Perhaps as a countercurrent to the disintegration constantly threatening its speakers, Jukebox is filled with efforts to catch and clench. A woman presses her hand against her lover’s back “as if he were a child / who needed catching.” In another poem, someone who has miscarried muses, “she has always known her fingers to be a net / she could not lace tight enough.” In “Osiris Speaks,” the god—scattered into his component organs—prays: “Isis, every fish in that river is a child / of mine. You are my net. Hold me.” Beasley’s poems express the desire not only to be needed, but also netted, held together as oneself—often by someone else.

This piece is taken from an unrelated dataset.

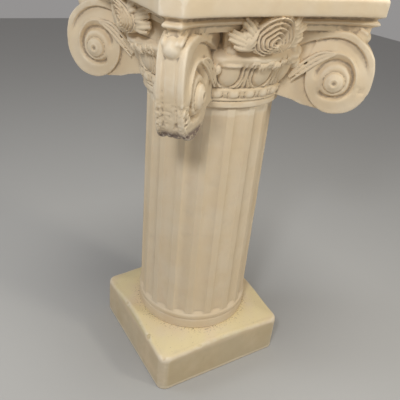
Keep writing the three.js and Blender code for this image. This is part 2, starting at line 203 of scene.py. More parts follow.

Or, in the case of her rhythmic, wrenching “The Translator,” to be held together with someone else, as someone else. This poem about fusion nests one dramatic monologue within another: Beasley speaks as a translator, whose job is to transmit the words of still another writer. In a sly way, “The Translator” is a love poem, first winking toward prostitution (“He paid me . . . / To give him please. / To give him thank you”) and then hinting at domestic intimacy (“I ate at his table. / I moved into his basement”). Since it’s a love poem by Beasley, it’s also an elegy:

I can’t breathe, he said, so I said
I can’t breathe. My heart, he said,
so I said My heart. It was my wrist
the nurse held, my chest
under the stethoscope. I’m sorry,
said the doctor, and my throat
became a coffin
they could not open.

His failure to breathe becomes hers; his heart becomes hers; he becomes her—and all the while, the act of merging itself merges with dying.